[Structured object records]

--------------------------------------------------

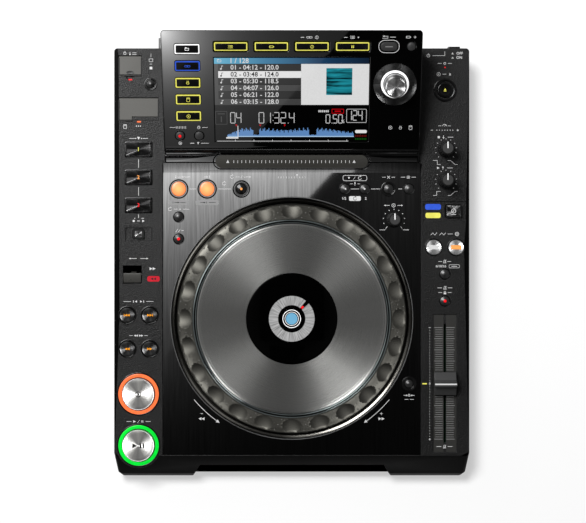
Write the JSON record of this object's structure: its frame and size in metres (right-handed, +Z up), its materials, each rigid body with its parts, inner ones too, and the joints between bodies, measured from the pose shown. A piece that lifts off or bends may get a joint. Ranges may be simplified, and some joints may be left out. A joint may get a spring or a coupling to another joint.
{
  "type": "tabletop disc player",
  "caption": "Slot-loading disc player for a DJ's table, with a large jog wheel, tilted screen, push keys, knobs and a tempo fader.",
  "frame": {"origin": "on the table, under the middle of the box round the player", "axes": "+X to the user's right, +Y to the rear, +Z up"},
  "size_m": [0.3196, 0.4056, 0.1063],
  "materials": {
    "column_plastic": "fine leather-grained moulding",
    "brushed_panel": "dark anodised, brushed front to back",
    "steel_tray": "black powder coat",
    "gloss_black": "polished piano black",
    "screen_glass": "clear window over a lit screen",
    "jog_dark": "polished dish",
    "jog_rubber": "satin moulded ring with finger dimples",
    "spun_metal": "circular spun grain",
    "chrome_cap": "polished, spun grain",
    "lit_amber": "lit translucent cap",
    "button_black": "satin cap",
    "button_silver": "satin silver cap",
    "knob_black": "satin, soft touch",
    "drive_metal": "zinc-plated sheet",
    "board_green": "printed circuit board",
    "jack_metal": "nickel plated",
    "foot_rubber": "matt rubber",
    "screw_black": "black oxide",
    "white_print": "white ink",
    "lit_green": "lit green",
    "lit_orange": "lit orange",
    "lit_red": "lit red",
    "lit_yellow": "lit yellow",
    "lit_blue": "lit blue",
    "lit_white": "lit white",
    "screen_picture": "screen picture",
    "apron_black": "satin moulded black"
  },
  "bodies": {
    "player": {"top_cover": "column_plastic", "deck_panel": "brushed_panel", "lower_case": "steel_tray", "display_housing": "gloss_black", "screen_and_touch_strip": "screen_glass", "jog_base": "jog_dark", "disc_drive": "drive_metal", "circuit_boards": "board_green", "sockets": "jack_metal", "feet": "foot_rubber", "case_screws": "screw_black"},
    "usb_stop_button": {"usb_stop_button": "button_black"},
    "hot_cue_pad_1": {"hot_cue_pad_1": "chrome_cap"},
    "hot_cue_pad_2": {"hot_cue_pad_2": "chrome_cap"},
    "hot_cue_pad_3": {"hot_cue_pad_3": "chrome_cap"},
    "call_key": {"call_key": "button_black"},
    "track_back_button": {"track_back_button": "chrome_cap"},
    "track_forward_button": {"track_forward_button": "chrome_cap"},
    "search_back_button": {"search_back_button": "chrome_cap"},
    "search_forward_button": {"search_forward_button": "chrome_cap"},
    "cue_button": {"cue_button": "chrome_cap"},
    "play_button": {"play_button": "chrome_cap"},
    "eject_button": {"eject_button": "button_black"},
    "jog_mode_button": {"jog_mode_button": "chrome_cap"},
    "sync_button": {"sync_button": "button_silver"},
    "master_button": {"master_button": "button_silver"},
    "tempo_range_button": {"tempo_range_button": "button_black"},
    "master_tempo_button": {"master_tempo_button": "button_black"},
    "loop_in_button": {"loop_in_button": "lit_amber"},
    "loop_out_button": {"loop_out_button": "lit_amber"},
    "reloop_button": {"reloop_button": "button_black"},
    "loop_mode_button": {"loop_mode_button": "button_black"},
    "slip_button": {"slip_button": "button_black"},
    "call_back_button": {"call_back_button": "button_black"},
    "call_next_button": {"call_next_button": "button_black"},
    "delete_button": {"delete_button": "button_black"},
    "memory_button": {"memory_button": "button_black"},
    "tempo_reset_button": {"tempo_reset_button": "button_black"},
    "browse_key": {"browse_key": "button_black"},
    "tag_key": {"tag_key": "button_black"},
    "info_key": {"info_key": "button_black"},
    "menu_key": {"menu_key": "button_black"},
    "quantize_button": {"quantize_button": "button_black"},
    "time_mode_button": {"time_mode_button": "button_black"},
    "back_button": {"back_button": "button_black"},
    "track_tag_button": {"track_tag_button": "button_black"},
    "source_keys": {"source_keys": "button_black"},
    "power_button": {"power_button": "button_black"},
    "selector_shaft": {"selector_shaft": "drive_metal"},
    "selector_knob": {"selector_knob": "chrome_cap"},
    "jog_ring": {"jog_ring": "jog_rubber"},
    "jog_plate": {"jog_plate": "spun_metal"},
    "touch_brake_knob": {"touch_brake_knob": "knob_black"},
    "release_start_knob": {"release_start_knob": "knob_black"},
    "jog_adjust_knob": {"jog_adjust_knob": "knob_black"},
    "usb_lid": {"usb_lid": "column_plastic"},
    "card_door": {"card_door": "column_plastic"},
    "direction_lever": {"direction_lever": "button_black"},
    "tempo_fader": {"tempo_fader": "knob_black"},
    "disc_spindle": {"disc_spindle": "drive_metal"}
  },
  "joints": [
    {"name": "usb_stop_button_press", "type": "slide", "parent": "player", "child": "usb_stop_button", "axis": [0, 0, -1], "range_m": [0, 0.0012], "stiffness_N_per_m": 400, "springref_m": -0.0005},
    {"name": "hot_cue_pad_1_press", "type": "slide", "parent": "player", "child": "hot_cue_pad_1", "axis": [0, 0, -1], "range_m": [0, 0.0012], "stiffness_N_per_m": 400, "springref_m": -0.0005},
    {"name": "hot_cue_pad_2_press", "type": "slide", "parent": "player", "child": "hot_cue_pad_2", "axis": [0, 0, -1], "range_m": [0, 0.0012], "stiffness_N_per_m": 400, "springref_m": -0.0005},
    {"name": "hot_cue_pad_3_press", "type": "slide", "parent": "player", "child": "hot_cue_pad_3", "axis": [0, 0, -1], "range_m": [0, 0.0012], "stiffness_N_per_m": 400, "springref_m": -0.0005},
    {"name": "call_key_press", "type": "slide", "parent": "player", "child": "call_key", "axis": [0, 0, -1], "range_m": [0, 0.0012], "stiffness_N_per_m": 400, "springref_m": -0.0005},
    {"name": "track_back_button_press", "type": "slide", "parent": "player", "child": "track_back_button", "axis": [0, 0, -1], "range_m": [0, 0.0012], "stiffness_N_per_m": 400, "springref_m": -0.0005},
    {"name": "track_forward_button_press", "type": "slide", "parent": "player", "child": "track_forward_button", "axis": [0, 0, -1], "range_m": [0, 0.0012], "stiffness_N_per_m": 400, "springref_m": -0.0005},
    {"name": "search_back_button_press", "type": "slide", "parent": "player", "child": "search_back_button", "axis": [0, 0, -1], "range_m": [0, 0.0012], "stiffness_N_per_m": 400, "springref_m": -0.0005},
    {"name": "search_forward_button_press", "type": "slide", "parent": "player", "child": "search_forward_button", "axis": [0, 0, -1], "range_m": [0, 0.0012], "stiffness_N_per_m": 400, "springref_m": -0.0005},
    {"name": "cue_button_press", "type": "slide", "parent": "player", "child": "cue_button", "axis": [0, 0, -1], "range_m": [0, 0.0012], "stiffness_N_per_m": 400, "springref_m": -0.0005},
    {"name": "play_button_press", "type": "slide", "parent": "player", "child": "play_button", "axis": [0, 0, -1], "range_m": [0, 0.0012], "stiffness_N_per_m": 400, "springref_m": -0.0005},
    {"name": "eject_button_press", "type": "slide", "parent": "player", "child": "eject_button", "axis": [0, 0, -1], "range_m": [0, 0.0012], "stiffness_N_per_m": 400, "springref_m": -0.0005},
    {"name": "jog_mode_button_press", "type": "slide", "parent": "player", "child": "jog_mode_button", "axis": [0, 0, -1], "range_m": [0, 0.0012], "stiffness_N_per_m": 400, "springref_m": -0.0005},
    {"name": "sync_button_press", "type": "slide", "parent": "player", "child": "sync_button", "axis": [0, 0, -1], "range_m": [0, 0.0012], "stiffness_N_per_m": 400, "springref_m": -0.0005},
    {"name": "master_button_press", "type": "slide", "parent": "player", "child": "master_button", "axis": [0, 0, -1], "range_m": [0, 0.0012], "stiffness_N_per_m": 400, "springref_m": -0.0005},
    {"name": "tempo_range_button_press", "type": "slide", "parent": "player", "child": "tempo_range_button", "axis": [0, 0, -1], "range_m": [0, 0.0012], "stiffness_N_per_m": 400, "springref_m": -0.0005},
    {"name": "master_tempo_button_press", "type": "slide", "parent": "player", "child": "master_tempo_button", "axis": [0, 0, -1], "range_m": [0, 0.0012], "stiffness_N_per_m": 400, "springref_m": -0.0005},
    {"name": "loop_in_button_press", "type": "slide", "parent": "player", "child": "loop_in_button", "axis": [0, 0, -1], "range_m": [0, 0.0012], "stiffness_N_per_m": 400, "springref_m": -0.0005},
    {"name": "loop_out_button_press", "type": "slide", "parent": "player", "child": "loop_out_button", "axis": [0, 0, -1], "range_m": [0, 0.0012], "stiffness_N_per_m": 400, "springref_m": -0.0005},
    {"name": "reloop_button_press", "type": "slide", "parent": "player", "child": "reloop_button", "axis": [0, 0, -1], "range_m": [0, 0.0012], "stiffness_N_per_m": 400, "springref_m": -0.0005},
    {"name": "loop_mode_button_press", "type": "slide", "parent": "player", "child": "loop_mode_button", "axis": [0, 0, -1], "range_m": [0, 0.0012], "stiffness_N_per_m": 400, "springref_m": -0.0005},
    {"name": "slip_button_press", "type": "slide", "parent": "player", "child": "slip_button", "axis": [0, 0, -1], "range_m": [0, 0.0012], "stiffness_N_per_m": 400, "springref_m": -0.0005},
    {"name": "call_back_button_press", "type": "slide", "parent": "player", "child": "call_back_button", "axis": [0, 0, -1], "range_m": [0, 0.0012], "stiffness_N_per_m": 400, "springref_m": -0.0005},
    {"name": "call_next_button_press", "type": "slide", "parent": "player", "child": "call_next_button", "axis": [0, 0, -1], "range_m": [0, 0.0012], "stiffness_N_per_m": 400, "springref_m": -0.0005},
    {"name": "delete_button_press", "type": "slide", "parent": "player", "child": "delete_button", "axis": [0, 0, -1], "range_m": [0, 0.0012], "stiffness_N_per_m": 400, "springref_m": -0.0005},
    {"name": "memory_button_press", "type": "slide", "parent": "player", "child": "memory_button", "axis": [0, 0, -1], "range_m": [0, 0.0012], "stiffness_N_per_m": 400, "springref_m": -0.0005},
    {"name": "tempo_reset_button_press", "type": "slide", "parent": "player", "child": "tempo_reset_button", "axis": [0, 0, -1], "range_m": [0, 0.0012], "stiffness_N_per_m": 400, "springref_m": -0.0005},
    {"name": "browse_key_press", "type": "slide", "parent": "player", "child": "browse_key", "axis": [0, 0.3473, -0.9377], "range_m": [0, 0.0012], "stiffness_N_per_m": 400, "springref_m": -0.0005},
    {"name": "tag_key_press", "type": "slide", "parent": "player", "child": "tag_key", "axis": [0, 0.3473, -0.9377], "range_m": [0, 0.0012], "stiffness_N_per_m": 400, "springref_m": -0.0005},
    {"name": "info_key_press", "type": "slide", "parent": "player", "child": "info_key", "axis": [0, 0.3473, -0.9377], "range_m": [0, 0.0012], "stiffness_N_per_m": 400, "springref_m": -0.0005},
    {"name": "menu_key_press", "type": "slide", "parent": "player", "child": "menu_key", "axis": [0, 0.3473, -0.9377], "range_m": [0, 0.0012], "stiffness_N_per_m": 400, "springref_m": -0.0005},
    {"name": "quantize_button_press", "type": "slide", "parent": "player", "child": "quantize_button", "axis": [0, 0.3473, -0.9377], "range_m": [0, 0.0012], "stiffness_N_per_m": 400, "springref_m": -0.0005},
    {"name": "time_mode_button_press", "type": "slide", "parent": "player", "child": "time_mode_button", "axis": [0, 0.3473, -0.9377], "range_m": [0, 0.0012], "stiffness_N_per_m": 400, "springref_m": -0.0005},
    {"name": "back_button_press", "type": "slide", "parent": "player", "child": "back_button", "axis": [0, 0.3473, -0.9377], "range_m": [0, 0.0012], "stiffness_N_per_m": 400, "springref_m": -0.0005},
    {"name": "track_tag_button_press", "type": "slide", "parent": "player", "child": "track_tag_button", "axis": [0, 0.3473, -0.9377], "range_m": [0, 0.0012], "stiffness_N_per_m": 400, "springref_m": -0.0005},
    {"name": "source_keys_press", "type": "slide", "parent": "player", "child": "source_keys", "axis": [0, 0.3473, -0.9377], "range_m": [0, 0.0012], "stiffness_N_per_m": 400, "springref_m": -0.0005},
    {"name": "power_button_press", "type": "slide", "parent": "player", "child": "power_button", "axis": [0, -1, 0], "range_m": [0, 0.0012], "stiffness_N_per_m": 400, "springref_m": -0.0005},
    {"name": "selector_push", "type": "slide", "parent": "player", "child": "selector_shaft", "axis": [0, 0.3473, -0.9377], "range_m": [0, 0.0008], "stiffness_N_per_m": 600, "springref_m": -0.0005},
    {"name": "selector_turn", "type": "hinge", "parent": "selector_shaft", "child": "selector_knob", "pos_m": [0.09075, 0.15379, 0.08959], "axis": [0, -0.3473, 0.9377], "continuous": true},
    {"name": "jog_turn", "type": "hinge", "parent": "player", "child": "jog_ring", "pos_m": [0, -0.053, 0.06], "axis": [0, 0, 1], "continuous": true},
    {"name": "jog_plate_press", "type": "slide", "parent": "jog_ring", "child": "jog_plate", "axis": [0, 0, -1], "range_m": [0, 0.0005], "stiffness_N_per_m": 4000, "springref_m": -0.0005},
    {"name": "touch_brake_knob_turn", "type": "hinge", "parent": "player", "child": "touch_brake_knob", "pos_m": [0.13885, 0.099, 0.06], "axis": [0, 0, 1], "range_deg": [-140, 140]},
    {"name": "release_start_knob_turn", "type": "hinge", "parent": "player", "child": "release_start_knob", "pos_m": [0.13885, 0.0708, 0.06], "axis": [0, 0, 1], "range_deg": [-140, 140]},
    {"name": "jog_adjust_knob_turn", "type": "hinge", "parent": "player", "child": "jog_adjust_knob", "pos_m": [0.09205, 0.0355, 0.06], "axis": [0, 0, 1], "range_deg": [-140, 140]},
    {"name": "usb_lid_swing", "type": "hinge", "parent": "player", "child": "usb_lid", "pos_m": [-0.14545, 0.18225, 0.0589], "axis": [-1, 0, 0], "range_deg": [0, 95]},
    {"name": "card_door_swing", "type": "hinge", "parent": "player", "child": "card_door", "pos_m": [-0.13785, 0.1444, 0.0589], "axis": [-1, 0, 0], "range_deg": [0, 95]},
    {"name": "direction_lever_swing", "type": "hinge", "parent": "player", "child": "direction_lever", "pos_m": [-0.14345, -0.0137, 0.0475], "axis": [-1, 0, 0], "range_deg": [0, 27]},
    {"name": "tempo_fader_slide", "type": "slide", "parent": "player", "child": "tempo_fader", "axis": [0, 1, 0], "range_m": [-0.05, 0.05]},
    {"name": "disc_spin", "type": "hinge", "parent": "player", "child": "disc_spindle", "pos_m": [0, -0.119, 0.026], "axis": [0, 0, 1], "continuous": true}
  ]
}
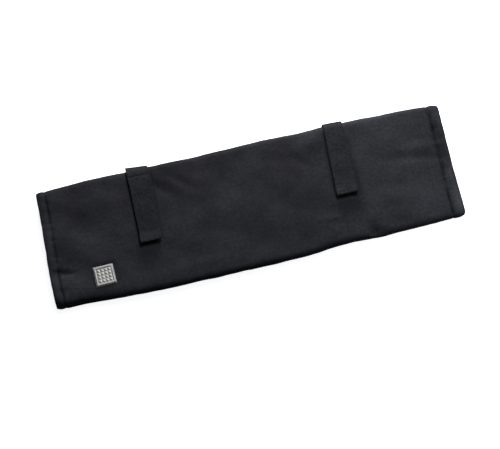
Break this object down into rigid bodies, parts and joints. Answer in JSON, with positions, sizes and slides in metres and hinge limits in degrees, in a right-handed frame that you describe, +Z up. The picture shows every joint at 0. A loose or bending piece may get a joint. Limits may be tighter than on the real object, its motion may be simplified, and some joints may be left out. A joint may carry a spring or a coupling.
{
  "type": "chef knife roll",
  "caption": "Rolled-up soft case of dark pack cloth for kitchen knives, held shut by webbing straps over one long side, with a small square metal badge on top.",
  "frame": {"origin": "under the middle of the closed roll's overall box, on the surface that it lies on", "axes": "+X along the roll, away from the badge's end; +Y to the back fold that the straps come over; +Z up"},
  "size_m": [0.503, 0.1566, 0.0242],
  "materials": {
    "pack_cloth": "matt plain-woven pack cloth, close to black",
    "strap_webbing": "ribbed webbing with a faint sheen",
    "closure_tape": "matt pile tape",
    "badge_metal": "satin cast plate with a polished rim"
  },
  "bodies": {
    "root": {"cover": "pack_cloth", "strap_left": "strap_webbing", "strap_right": "strap_webbing", "closure_pad_left": "closure_tape", "closure_pad_right": "closure_tape", "badge": "badge_metal"}
  },
  "joints": []
}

--------------------------------------------------

From the line with "Break this object" to the last line of the material, give every line again exactly, and only those lines.

**Answer to this task**
Break this object down into rigid bodies, parts and joints. Answer in JSON, with positions, sizes and slides in metres and hinge limits in degrees, in a right-handed frame that you describe, +Z up. The picture shows every joint at 0. A loose or bending piece may get a joint. Limits may be tighter than on the real object, its motion may be simplified, and some joints may be left out. A joint may carry a spring or a coupling.
{
  "type": "chef knife roll",
  "caption": "Rolled-up soft case of dark pack cloth for kitchen knives, held shut by webbing straps over one long side, with a small square metal badge on top.",
  "frame": {"origin": "under the middle of the closed roll's overall box, on the surface that it lies on", "axes": "+X along the roll, away from the badge's end; +Y to the back fold that the straps come over; +Z up"},
  "size_m": [0.503, 0.1566, 0.0242],
  "materials": {
    "pack_cloth": "matt plain-woven pack cloth, close to black",
    "strap_webbing": "ribbed webbing with a faint sheen",
    "closure_tape": "matt pile tape",
    "badge_metal": "satin cast plate with a polished rim"
  },
  "bodies": {
    "root": {"cover": "pack_cloth", "strap_left": "strap_webbing", "strap_right": "strap_webbing", "closure_pad_left": "closure_tape", "closure_pad_right": "closure_tape", "badge": "badge_metal"}
  },
  "joints": []
}